__Work to do__. Copy out every record below with complete accuracy.

(Entries with parts and joints)
----
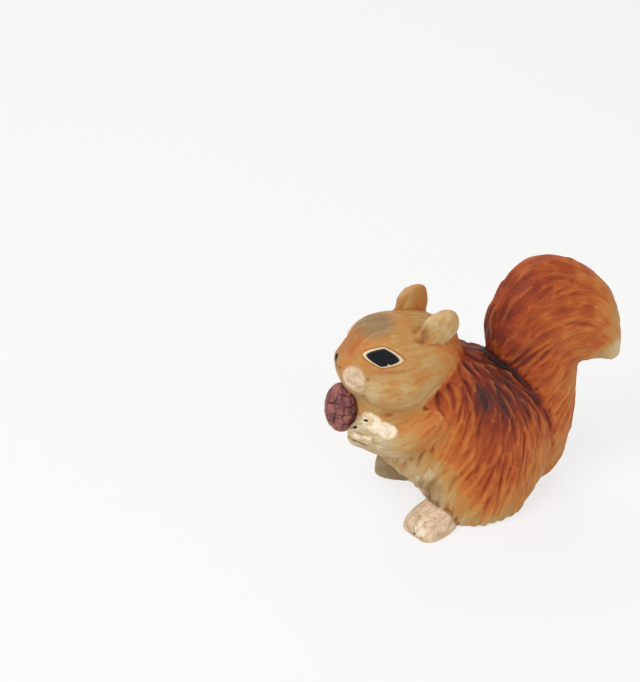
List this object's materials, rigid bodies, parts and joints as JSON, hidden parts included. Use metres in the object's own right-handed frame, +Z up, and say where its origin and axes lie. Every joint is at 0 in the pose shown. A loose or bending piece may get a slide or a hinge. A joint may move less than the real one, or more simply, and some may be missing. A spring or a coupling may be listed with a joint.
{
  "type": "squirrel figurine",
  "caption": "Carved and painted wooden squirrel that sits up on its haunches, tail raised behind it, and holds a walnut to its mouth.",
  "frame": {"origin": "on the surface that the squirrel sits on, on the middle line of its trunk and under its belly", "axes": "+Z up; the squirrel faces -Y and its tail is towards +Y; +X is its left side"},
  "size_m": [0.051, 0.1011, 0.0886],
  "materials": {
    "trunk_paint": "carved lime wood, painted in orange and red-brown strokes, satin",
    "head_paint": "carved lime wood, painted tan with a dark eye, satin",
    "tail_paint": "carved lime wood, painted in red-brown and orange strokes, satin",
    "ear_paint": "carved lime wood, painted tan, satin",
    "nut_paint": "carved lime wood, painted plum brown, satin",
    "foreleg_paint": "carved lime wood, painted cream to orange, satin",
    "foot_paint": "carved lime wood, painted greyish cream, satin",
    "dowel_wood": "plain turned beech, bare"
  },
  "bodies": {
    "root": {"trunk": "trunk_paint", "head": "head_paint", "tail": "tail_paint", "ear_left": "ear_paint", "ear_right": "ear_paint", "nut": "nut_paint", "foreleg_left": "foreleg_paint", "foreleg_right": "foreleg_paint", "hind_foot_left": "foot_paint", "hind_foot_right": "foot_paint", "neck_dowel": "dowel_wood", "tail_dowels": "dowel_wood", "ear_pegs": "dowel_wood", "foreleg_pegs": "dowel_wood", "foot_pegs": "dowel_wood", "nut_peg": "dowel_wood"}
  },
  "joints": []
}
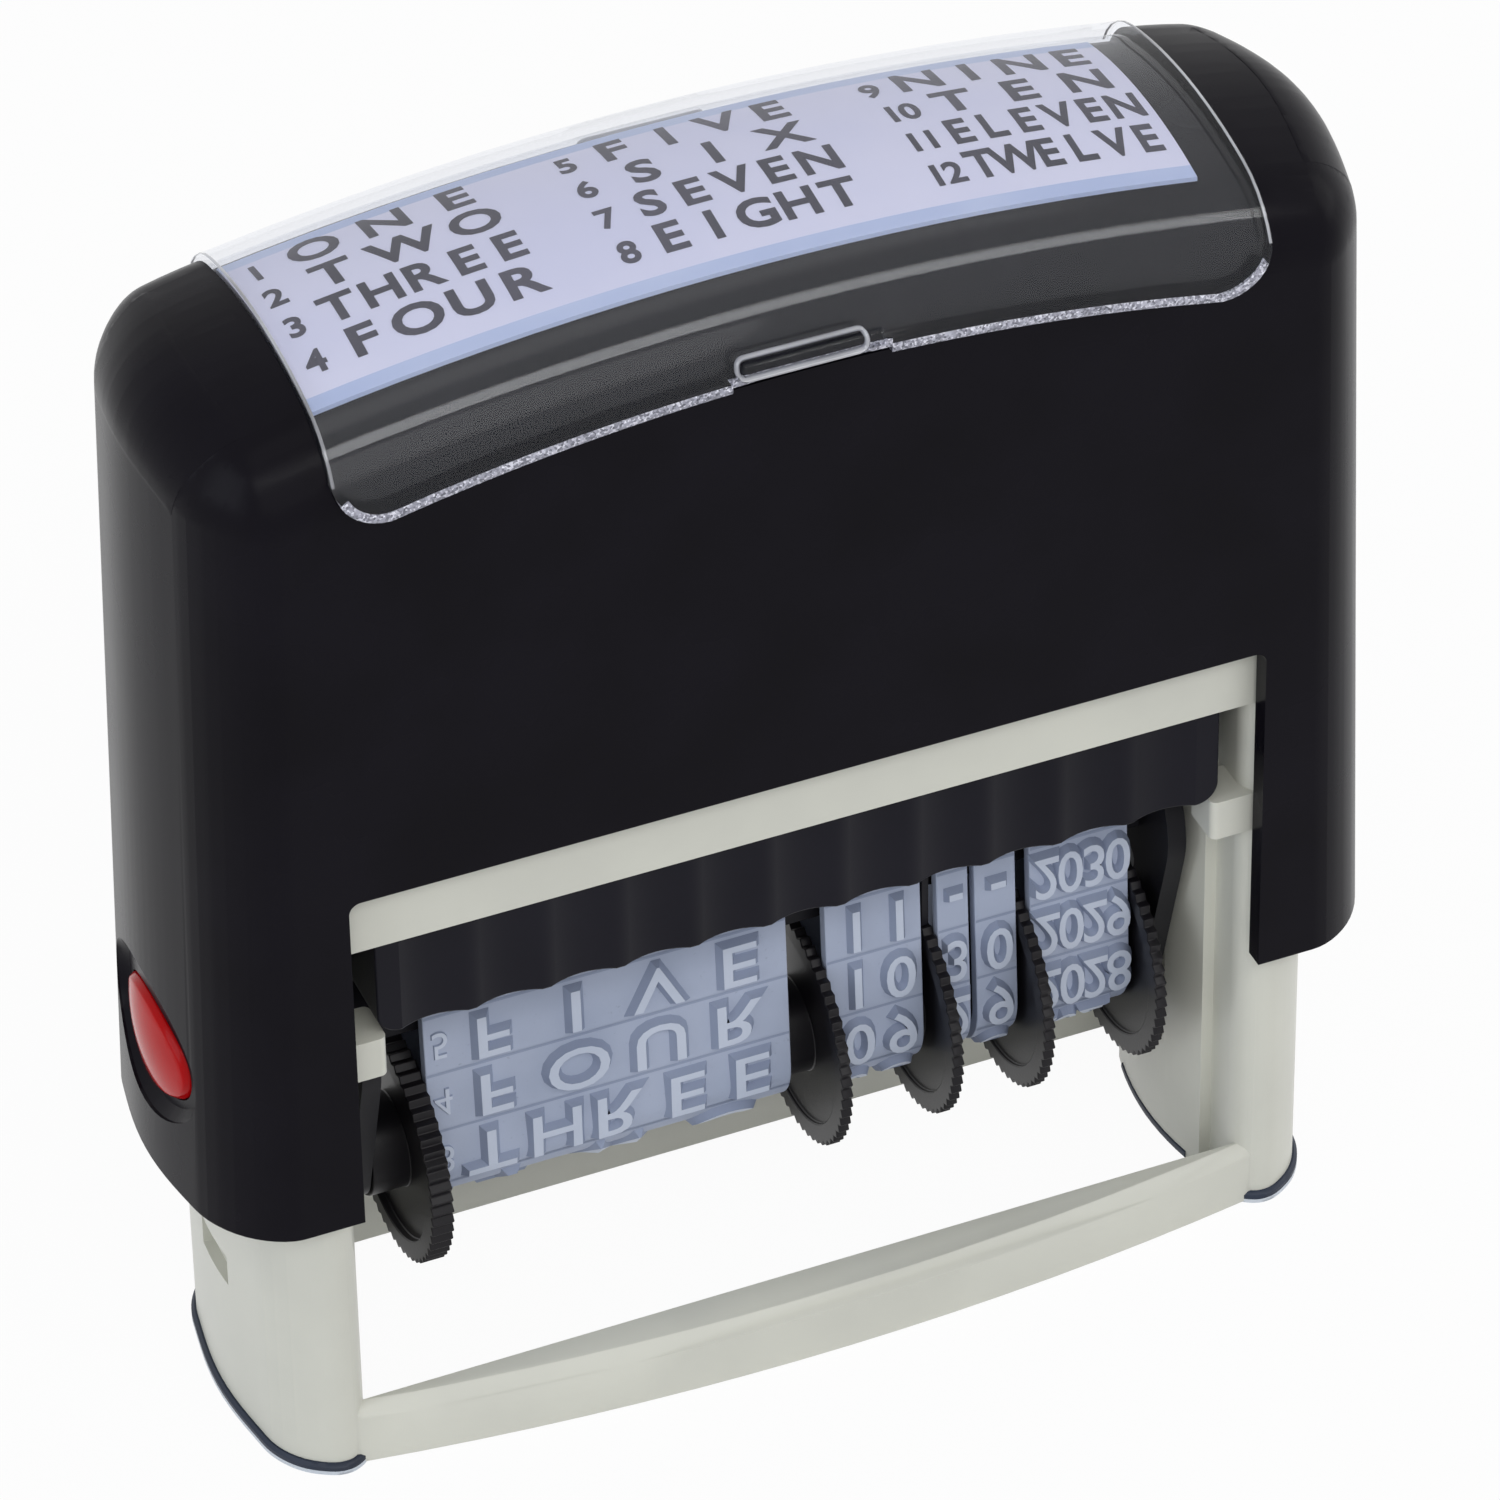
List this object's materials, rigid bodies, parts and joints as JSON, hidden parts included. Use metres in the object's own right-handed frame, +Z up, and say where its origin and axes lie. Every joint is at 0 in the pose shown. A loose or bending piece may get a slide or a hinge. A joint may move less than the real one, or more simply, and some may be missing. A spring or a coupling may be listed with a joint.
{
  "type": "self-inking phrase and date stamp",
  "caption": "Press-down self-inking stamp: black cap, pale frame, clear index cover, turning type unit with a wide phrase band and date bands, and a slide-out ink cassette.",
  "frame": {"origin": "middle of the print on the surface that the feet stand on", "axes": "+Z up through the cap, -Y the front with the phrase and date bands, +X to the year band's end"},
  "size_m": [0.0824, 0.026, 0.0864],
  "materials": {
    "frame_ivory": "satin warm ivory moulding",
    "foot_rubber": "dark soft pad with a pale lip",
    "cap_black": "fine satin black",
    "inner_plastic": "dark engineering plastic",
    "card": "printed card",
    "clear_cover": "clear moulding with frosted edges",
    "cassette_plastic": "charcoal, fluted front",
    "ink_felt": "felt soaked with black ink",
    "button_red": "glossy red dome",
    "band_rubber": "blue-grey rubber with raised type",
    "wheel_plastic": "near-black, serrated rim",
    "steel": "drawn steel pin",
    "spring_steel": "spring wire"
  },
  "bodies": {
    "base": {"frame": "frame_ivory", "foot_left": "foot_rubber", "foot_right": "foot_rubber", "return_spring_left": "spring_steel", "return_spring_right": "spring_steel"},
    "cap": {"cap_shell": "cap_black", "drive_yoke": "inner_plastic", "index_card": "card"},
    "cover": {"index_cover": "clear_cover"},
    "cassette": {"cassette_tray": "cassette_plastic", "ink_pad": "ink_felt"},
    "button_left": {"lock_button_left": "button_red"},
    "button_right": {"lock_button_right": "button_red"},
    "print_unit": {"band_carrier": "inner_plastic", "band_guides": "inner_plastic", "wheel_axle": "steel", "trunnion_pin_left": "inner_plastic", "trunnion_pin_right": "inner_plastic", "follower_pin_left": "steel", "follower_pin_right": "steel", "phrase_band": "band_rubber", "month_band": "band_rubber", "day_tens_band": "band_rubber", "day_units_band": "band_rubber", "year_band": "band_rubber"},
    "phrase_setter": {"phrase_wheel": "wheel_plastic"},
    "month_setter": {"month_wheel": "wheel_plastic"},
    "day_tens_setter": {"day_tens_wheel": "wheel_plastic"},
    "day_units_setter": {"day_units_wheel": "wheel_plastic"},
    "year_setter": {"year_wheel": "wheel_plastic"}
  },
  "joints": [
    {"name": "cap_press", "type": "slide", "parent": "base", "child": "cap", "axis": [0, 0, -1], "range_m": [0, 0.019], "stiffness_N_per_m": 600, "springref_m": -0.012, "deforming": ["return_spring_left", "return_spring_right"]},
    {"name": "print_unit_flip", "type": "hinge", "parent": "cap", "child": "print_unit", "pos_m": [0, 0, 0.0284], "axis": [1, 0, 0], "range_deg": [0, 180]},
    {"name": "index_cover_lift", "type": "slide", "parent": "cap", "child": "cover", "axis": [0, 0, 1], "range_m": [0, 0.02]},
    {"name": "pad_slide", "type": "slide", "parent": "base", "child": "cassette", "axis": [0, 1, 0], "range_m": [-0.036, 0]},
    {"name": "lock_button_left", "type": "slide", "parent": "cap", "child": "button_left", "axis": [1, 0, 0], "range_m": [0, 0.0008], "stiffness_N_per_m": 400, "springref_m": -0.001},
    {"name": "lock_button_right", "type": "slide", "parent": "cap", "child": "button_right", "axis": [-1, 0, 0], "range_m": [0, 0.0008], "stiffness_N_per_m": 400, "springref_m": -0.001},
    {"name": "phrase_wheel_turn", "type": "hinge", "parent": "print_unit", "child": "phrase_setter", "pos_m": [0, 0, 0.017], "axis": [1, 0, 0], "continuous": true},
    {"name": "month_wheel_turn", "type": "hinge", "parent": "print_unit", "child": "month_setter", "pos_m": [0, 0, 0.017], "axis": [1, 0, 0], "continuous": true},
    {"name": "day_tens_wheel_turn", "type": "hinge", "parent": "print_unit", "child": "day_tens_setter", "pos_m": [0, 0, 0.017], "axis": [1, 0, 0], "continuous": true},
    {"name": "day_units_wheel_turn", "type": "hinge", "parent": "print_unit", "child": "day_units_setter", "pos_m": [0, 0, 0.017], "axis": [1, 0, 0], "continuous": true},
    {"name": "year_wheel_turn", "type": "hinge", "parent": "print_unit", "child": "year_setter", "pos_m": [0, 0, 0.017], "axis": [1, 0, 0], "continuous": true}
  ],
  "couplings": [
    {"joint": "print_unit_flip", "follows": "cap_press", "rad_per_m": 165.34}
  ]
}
----
__Complete output__.
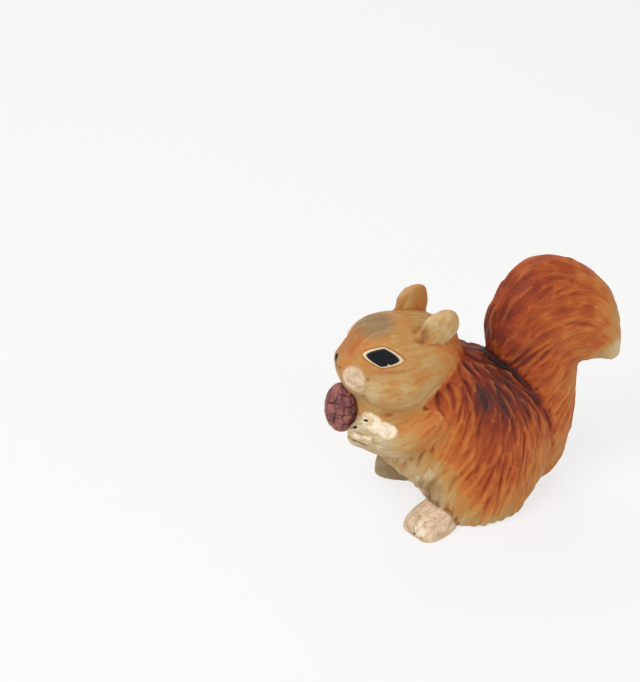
List this object's materials, rigid bodies, parts and joints as JSON, hidden parts included. Use metres in the object's own right-handed frame, +Z up, and say where its origin and axes lie. Every joint is at 0 in the pose shown. A loose or bending piece may get a slide or a hinge. A joint may move less than the real one, or more simply, and some may be missing. A spring or a coupling may be listed with a joint.
{
  "type": "squirrel figurine",
  "caption": "Carved and painted wooden squirrel that sits up on its haunches, tail raised behind it, and holds a walnut to its mouth.",
  "frame": {"origin": "on the surface that the squirrel sits on, on the middle line of its trunk and under its belly", "axes": "+Z up; the squirrel faces -Y and its tail is towards +Y; +X is its left side"},
  "size_m": [0.051, 0.1011, 0.0886],
  "materials": {
    "trunk_paint": "carved lime wood, painted in orange and red-brown strokes, satin",
    "head_paint": "carved lime wood, painted tan with a dark eye, satin",
    "tail_paint": "carved lime wood, painted in red-brown and orange strokes, satin",
    "ear_paint": "carved lime wood, painted tan, satin",
    "nut_paint": "carved lime wood, painted plum brown, satin",
    "foreleg_paint": "carved lime wood, painted cream to orange, satin",
    "foot_paint": "carved lime wood, painted greyish cream, satin",
    "dowel_wood": "plain turned beech, bare"
  },
  "bodies": {
    "root": {"trunk": "trunk_paint", "head": "head_paint", "tail": "tail_paint", "ear_left": "ear_paint", "ear_right": "ear_paint", "nut": "nut_paint", "foreleg_left": "foreleg_paint", "foreleg_right": "foreleg_paint", "hind_foot_left": "foot_paint", "hind_foot_right": "foot_paint", "neck_dowel": "dowel_wood", "tail_dowels": "dowel_wood", "ear_pegs": "dowel_wood", "foreleg_pegs": "dowel_wood", "foot_pegs": "dowel_wood", "nut_peg": "dowel_wood"}
  },
  "joints": []
}
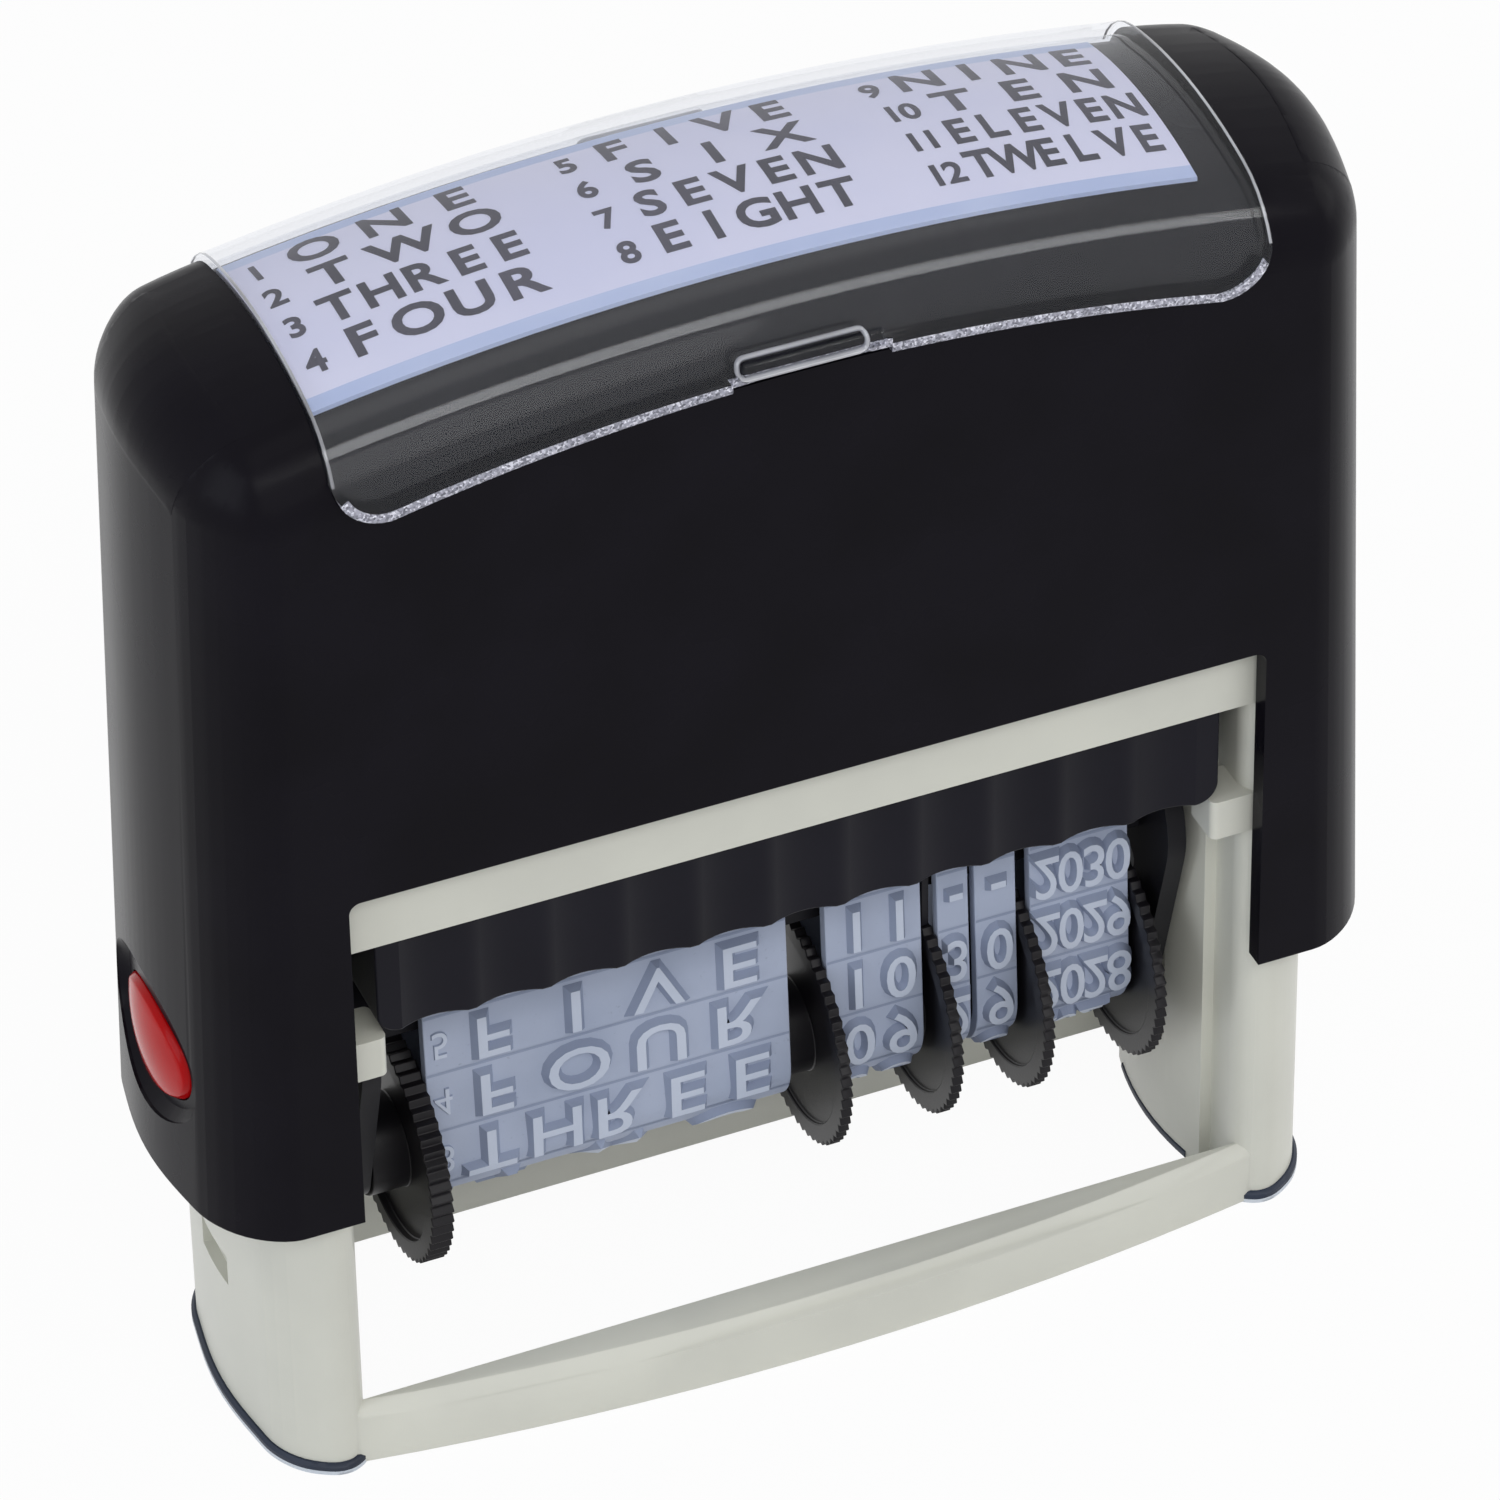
List this object's materials, rigid bodies, parts and joints as JSON, hidden parts included. Use metres in the object's own right-handed frame, +Z up, and say where its origin and axes lie. Every joint is at 0 in the pose shown. A loose or bending piece may get a slide or a hinge. A joint may move less than the real one, or more simply, and some may be missing. A spring or a coupling may be listed with a joint.
{
  "type": "self-inking phrase and date stamp",
  "caption": "Press-down self-inking stamp: black cap, pale frame, clear index cover, turning type unit with a wide phrase band and date bands, and a slide-out ink cassette.",
  "frame": {"origin": "middle of the print on the surface that the feet stand on", "axes": "+Z up through the cap, -Y the front with the phrase and date bands, +X to the year band's end"},
  "size_m": [0.0824, 0.026, 0.0864],
  "materials": {
    "frame_ivory": "satin warm ivory moulding",
    "foot_rubber": "dark soft pad with a pale lip",
    "cap_black": "fine satin black",
    "inner_plastic": "dark engineering plastic",
    "card": "printed card",
    "clear_cover": "clear moulding with frosted edges",
    "cassette_plastic": "charcoal, fluted front",
    "ink_felt": "felt soaked with black ink",
    "button_red": "glossy red dome",
    "band_rubber": "blue-grey rubber with raised type",
    "wheel_plastic": "near-black, serrated rim",
    "steel": "drawn steel pin",
    "spring_steel": "spring wire"
  },
  "bodies": {
    "base": {"frame": "frame_ivory", "foot_left": "foot_rubber", "foot_right": "foot_rubber", "return_spring_left": "spring_steel", "return_spring_right": "spring_steel"},
    "cap": {"cap_shell": "cap_black", "drive_yoke": "inner_plastic", "index_card": "card"},
    "cover": {"index_cover": "clear_cover"},
    "cassette": {"cassette_tray": "cassette_plastic", "ink_pad": "ink_felt"},
    "button_left": {"lock_button_left": "button_red"},
    "button_right": {"lock_button_right": "button_red"},
    "print_unit": {"band_carrier": "inner_plastic", "band_guides": "inner_plastic", "wheel_axle": "steel", "trunnion_pin_left": "inner_plastic", "trunnion_pin_right": "inner_plastic", "follower_pin_left": "steel", "follower_pin_right": "steel", "phrase_band": "band_rubber", "month_band": "band_rubber", "day_tens_band": "band_rubber", "day_units_band": "band_rubber", "year_band": "band_rubber"},
    "phrase_setter": {"phrase_wheel": "wheel_plastic"},
    "month_setter": {"month_wheel": "wheel_plastic"},
    "day_tens_setter": {"day_tens_wheel": "wheel_plastic"},
    "day_units_setter": {"day_units_wheel": "wheel_plastic"},
    "year_setter": {"year_wheel": "wheel_plastic"}
  },
  "joints": [
    {"name": "cap_press", "type": "slide", "parent": "base", "child": "cap", "axis": [0, 0, -1], "range_m": [0, 0.019], "stiffness_N_per_m": 600, "springref_m": -0.012, "deforming": ["return_spring_left", "return_spring_right"]},
    {"name": "print_unit_flip", "type": "hinge", "parent": "cap", "child": "print_unit", "pos_m": [0, 0, 0.0284], "axis": [1, 0, 0], "range_deg": [0, 180]},
    {"name": "index_cover_lift", "type": "slide", "parent": "cap", "child": "cover", "axis": [0, 0, 1], "range_m": [0, 0.02]},
    {"name": "pad_slide", "type": "slide", "parent": "base", "child": "cassette", "axis": [0, 1, 0], "range_m": [-0.036, 0]},
    {"name": "lock_button_left", "type": "slide", "parent": "cap", "child": "button_left", "axis": [1, 0, 0], "range_m": [0, 0.0008], "stiffness_N_per_m": 400, "springref_m": -0.001},
    {"name": "lock_button_right", "type": "slide", "parent": "cap", "child": "button_right", "axis": [-1, 0, 0], "range_m": [0, 0.0008], "stiffness_N_per_m": 400, "springref_m": -0.001},
    {"name": "phrase_wheel_turn", "type": "hinge", "parent": "print_unit", "child": "phrase_setter", "pos_m": [0, 0, 0.017], "axis": [1, 0, 0], "continuous": true},
    {"name": "month_wheel_turn", "type": "hinge", "parent": "print_unit", "child": "month_setter", "pos_m": [0, 0, 0.017], "axis": [1, 0, 0], "continuous": true},
    {"name": "day_tens_wheel_turn", "type": "hinge", "parent": "print_unit", "child": "day_tens_setter", "pos_m": [0, 0, 0.017], "axis": [1, 0, 0], "continuous": true},
    {"name": "day_units_wheel_turn", "type": "hinge", "parent": "print_unit", "child": "day_units_setter", "pos_m": [0, 0, 0.017], "axis": [1, 0, 0], "continuous": true},
    {"name": "year_wheel_turn", "type": "hinge", "parent": "print_unit", "child": "year_setter", "pos_m": [0, 0, 0.017], "axis": [1, 0, 0], "continuous": true}
  ],
  "couplings": [
    {"joint": "print_unit_flip", "follows": "cap_press", "rad_per_m": 165.34}
  ]
}